There just haven't been enough good chick flicks I can relate to. I've
taken the liberty of doing a little rewriting and think that I may have
some hit sequels for next summer.
Coming soon to a theater near you:
"MISSION IMPOSSIBLE 4": In this nail-breaking thriller, a desperate
housewife is on a mission, which she has no choice but to accept. She
must tidy up her entire home before her picky mother-in-law arrives in
four hours.
With enormous
piles of laundry blocking every door, she must beat the clock and clean
while dangling from a vacuum cord suspended from the hallway air vents.
Tension mounts as she decides to change the filters while she's up
there.
"OMG, IT'S LIKE, THE DA VINCI CODE": A mom threatens to shake the very
foundation of a secret society called "Teen Angst" by cracking their
closely guarded code of acronyms and emoticons used for instant
messaging in cyberspace.
She comes
to realize that deciphering the Mona Lisa's smile is a lot easier than
reading her daughter's e-mail messages.
OMG, u r going 2 lol, it's 2 kewl, k?
"CLICKER": A far-fetched fantasy film about a TV remote control that
miraculously returns itself to its rightful place on the arm of the arm
of the couch.
This clever
clicker never gets dropped, lost between sofa cushions or ends up in the
refrigerator. Things get really crazy when the remote goes haywire and
everyone starts agreeing on what to watch and how fast to flip through
the channels.
Like I said, it's a far-fetched fantasy.
"SUPERMOM RETURNS": Our heroine, aka Mom of Steel, saves the world by
returning all fashion faux pas hanging in the closets of Metropolis --
past 30 days and without the receipts.
She and her best
gal-pal, Lois Lane, hit the malls for truth, justice and more shopping
-- isn't that the American way?
"THE DEVIL WEARS ABERCROMBIE": A normal and attractive woman finds out
that she is actually just a frumpy, unfashionable mom as she tries to
navigate her way through the ultraglamorous life of a preteen.
She learns
that, surprisingly, this highly coveted position of parenthood is not
all it's cracked up to be. At times her "boss" can be demeaning,
demanding and downright grouchy.
To survive in this cutthroat environment, she must master the seemingly
impossible task of driving, shopping and talking with her daughter
without being seen or heard.
"CARPOOL": A new Pixar animation sensation about a hotshot rookie mom
who speeds through errands, racing for that primo front spot in the
carpool line. You"ll cheer her on in this slow-paced mama-drama as she
sits, waits and wonders why, if life is a journey, she is spending half
of hers just waiting around in that dang minivan?

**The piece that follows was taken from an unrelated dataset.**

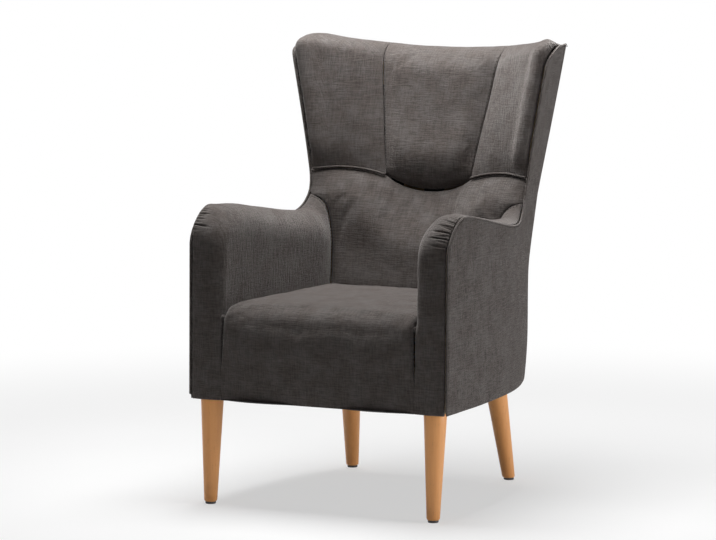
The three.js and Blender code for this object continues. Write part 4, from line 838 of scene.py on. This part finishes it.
def lower_back_grid(head, wing):
    """The lower back's cover, from the seat up to the waist seam, bulging between the arms"""
    half = SEAM_GAP / 2
    half_waist = np.concatenate([head, wing[1:]])
    waist = np.concatenate([other_side(half_waist)[::-1], half_waist[1:]])
    found = welt_places("dip", np.linspace(ARM_SEAM_SHARE, 1, 3))
    welt = np.array([(side_x(y, z) - WELT_DEPTH, y, z) for y, z, *way in found])
    seam = shifted(arm_seam(), y=FOLD_GAP)[::-1]
    side = np.concatenate([seam, shifted(welt[1:], z=-half)])
    top = shifted(waist, z=-half)
    side[-1] = top[-1]
    shares = np.linspace(-1, 1, len(top))
    foot = np.array([(share * side[0, 0], side[0, 1], side[0, 2]) for share in shares])
    surface = thin_plate(np.concatenate([foot, side[1:], other_side(side[1:]), top[1:-1]]))
    grid = patch(foot, top, other_side(side), side)
    up = np.linspace(0, 1, grid.shape[0])[:, None, None]
    across = np.abs(np.linspace(-1, 1, grid.shape[1]))[None, :, None]
    place = mix(mix(foot[None], top[None], up), grid, across)
    place[..., 1] = surface(place) - (14 * 4 * up * (1 - up) * (1 - across * across))[..., 0]
    grid[1:-1, 1:-1] = place[1:-1, 1:-1]
    return grid


def thin_plate(points):
    """A smooth Y over X and Z through the given points"""
    def parts(places):
        apart = ((places[..., None, [0, 2]] - points[:, [0, 2]]) ** 2).sum(axis=-1)
        bends = np.where(apart > 0, apart * np.log(np.maximum(apart, 1e-9)), 0)
        return np.concatenate([bends, np.ones((*places.shape[:-1], 1)), places[..., [0, 2]]], axis=-1)
    upper = parts(points)
    matrix = np.concatenate([upper, np.hstack([upper[:, -3:].T, np.zeros((3, 3))])])
    weights = np.linalg.solve(matrix, np.concatenate([points[:, 1], np.zeros(3)]))
    return lambda places: parts(places) @ weights


def head_grid(head, seam):
    """The upper back's middle panel, from its rounded foot up and over the top"""
    half = SEAM_GAP / 2
    side = shifted(seam, x=-half)
    foot = shifted(np.concatenate([other_side(head)[::-1], head[1:]]), z=half)
    foot[-1] = side[0] = foot[-1]
    foot[0] = other_side(side[0])
    top = np.array([back_seam_point(share * (BACK_SEAM_X - half)) for share in np.linspace(-1, 1, len(foot))])
    side[-1] = top[-1]
    grid = patch(foot, top, other_side(side), side)
    up = np.linspace(0, 1, grid.shape[0])[:, None]
    across = np.linspace(0, 1, grid.shape[1])[None]
    swell = np.sqrt(np.minimum(up / 0.12, 1)) * (1 - smooth(up, 0.1, 0.8) * 0.6) * (1 - smooth(up, 0.8, 1))
    grid[..., 1] -= 15 * swell * dome(across)
    return grid


def head_swell(grid, from_rows, from_columns):
    """The head pad's filling has settled: it is fullest a hand's breadth above its foot"""
    narrow = np.minimum(*from_columns)
    return 9 * np.exp(-((from_rows[0] - 82) / 52) ** 2) * smooth(narrow, 0, 60)


def lumbar_swell(grid, from_rows, from_columns):
    """The lower back is fullest a hand's breadth below the head pad"""
    narrow = np.minimum(*from_columns)
    return 12 * np.exp(-((from_rows[1] - 128) / 62) ** 2) * smooth(narrow, 10, 110)


def wing_grid(wing, seam):
    """A wing's cover, from the waist up, between the middle panel's seam and the welt"""
    half = SEAM_GAP / 2
    places = np.concatenate([welt_places("edge", [0, 0.22, 0.44, 0.66, 0.85, 1]),
                             welt_places("tip", [0.1, 0.19, 0.3, 0.5, 0.74, 0.97])])
    welt = np.array([(side_x(y, z) - WELT_DEPTH, y, z) for y, z, *way in places])
    inner = shifted(seam, x=half)
    foot = shifted(wing, z=half)
    foot[0] = inner[0]
    foot[-1] = welt[0]
    top = np.array([back_seam_point(mix(BACK_SEAM_X + half, welt[-1, 0], share)) for share in WING_COLUMNS])
    top[0] = inner[-1]
    top[-1] = welt[-1]
    grid = patch(foot, top, inner, welt)
    up = np.linspace(0, 1, len(grid))
    ends = np.minimum(np.minimum(up / 0.1, (1 - up) / 0.1), 1)
    fade = smooth(places[:, 0], SHOULDER_Y + 10, SHOULDER_Y + 170)
    full = mix(16, 28, smooth(places[:, 3], 0, 0.5)) * (1 - 0.65 * fade)
    raised = (full * ends)[:, None] * np.array([0, 0.12, 0.35, 0.7, 1, 0.85, 0])[None]
    grid[..., 1] += places[:, 2][:, None] * raised - 6 * dome(WING_COLUMNS)[None] * dome(up)[:, None]
    grid[..., 2] += places[:, 3][:, None] * raised
    return grid


def wing_swell(grid, from_rows, from_columns):
    """A wing's padding is fullest a little way in from its welt"""
    ends = smooth(from_rows[0], 0, 50) * smooth(from_rows[1], 40, 120)
    return 5 * ends * np.exp(-((from_columns[1] - 34) / 20) ** 2)


def add_back():
    head = waist_head()
    wing = waist_wing()
    seam = head_seam()
    lower_grid = fine(lower_back_grid(head, wing))
    outer, normals = add_stuffed_cover(
        "lower_back_upholstery", lower_grid, (0, -1, 0), (None, (38, 8), (4.5, 2.2), (4.5, 2.2)), 12, 1.2, 11.0,
        lumbar_swell, nodes=("lumbar_cover", "lumbar_pad"), swell=3.5, margins=(30, 30, 30, 30))
    low_z, high_z = SEAT_Z + 8, arm_seam()[0, 2] - 4
    for number, distance in ((1, 2.6), (2, 8.0)):
        add_side_stitches(f"back_stitches_{number}", lower_grid, outer, normals, distance, low_z, high_z)

    upper_grid = fine(head_grid(head, seam))
    outer, normals = add_stuffed_cover(
        "head_upholstery", upper_grid, (0, -1, 0), ((30, 14), (3, 2), (5, 2.2), (5, 2.2)), 17, 1.2, 21.0,
        head_swell, nodes=("head_cover", "head_pad"), swell=3, margins=(40, 110, 30, 30))
    add_side_stitches("head_stitches", upper_grid, outer, normals, 4.0, HEAD_FOOT[2] + 14, HEAD_TOP[2] + 8)

    side_grid = fine(wing_grid(wing, seam))
    outer, inner, normals = padded_form(
        side_grid, (-0.6, -1, 0), ((4, 2), (3, 2), (4, 1.8), (22, 6.5)), depth=11, uneven=1.2, seed=31.0,
        shape=wing_swell)
    outer[..., 2] -= 5 * smooth(outer[..., 2], CORNER_Z - 4, CORNER_Z + 22)

    def make(name, side):
        piece = closed_sheet(f"wing_upholstery_{name}", outer, inner, VELVET, side)
        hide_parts(f"wing_cover_{name}", f"wing_pad_{name}")
        dress(piece)
    add_pair(make)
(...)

Co-staring Paul Newman and Owen Wilson -- at least in her daydreams!
"THE FAST & THE FURIOUS; TOKYO DROPPED": Hopped up on the exhilaration
that comes from a night of not having to cook, tempered with some MSG
from the Chinese take-out, a woman frantically chases after every last
grain of rice that has fallen from her messy family's dining table and
is now covering her floor.
"THE LAKE HOUSE GUESTS": A time-twisted tale of a woman who is still
cleaning up after her houseguests, and waiting for their thank-you note
to arrive, after their visit two years ago.
"NACHO LAUNDRY": Cheese and salsa stains prove to be no match for the
mother of a Mexican wrestler who thanklessly scrubs her fingers to the
bone to keep her son's snappy hooded wrestling costume clean and Downy
fresh.
Even Mrs. Siskel and Mrs. Ebert would give these films two thumbs up!